As per usual, the event is free and open to everyone interested. Snacks, coffee, and tea provided.
Abstract
Texas Fever was and is a cattle disease transmitted by a tick. After almost seven decades of research, conflicts, and sickly animals, the ticks were said to be eradicated from Texas in 1943, but this is not entirely true. Today, from biosecurity programs situated in Texas and funded by the U.S. Department of Agriculture, the ticks are remotely monitored throughout Central America, where it is still endemic and from where it is still perceived as a threat to the American cattle industry.
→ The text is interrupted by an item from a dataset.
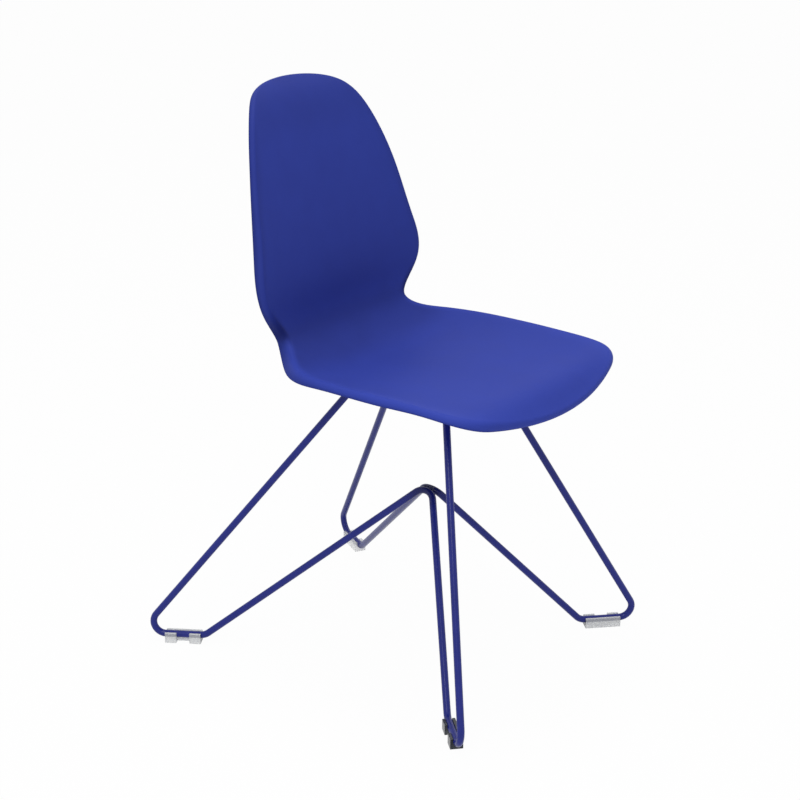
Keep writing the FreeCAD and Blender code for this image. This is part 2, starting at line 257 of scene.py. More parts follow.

But this paper goes back to the mid-nineteenth century, when Texas Fever was devastating cattle raisers across the United States, to investigate where biosecurity programs like this one come from. Namely, I am interested in the way it emerges from disputes over jurisdiction. Working with archival documents, I examine how Texas cattle raisers, the newfound state of Texas, and the federal government made arrangements to find the origins of this cattle disease and mitigate its wide-ranging economic impacts. In doing so, I trace longstanding issues of distrust between these actors. The paper argues that disease and degeneration are constitutive of the economic and ecological formation of the American West, shaping its ongoing property relations, and ensuring Texas remain an anxious and vulnerable space for animal disease management through to the present.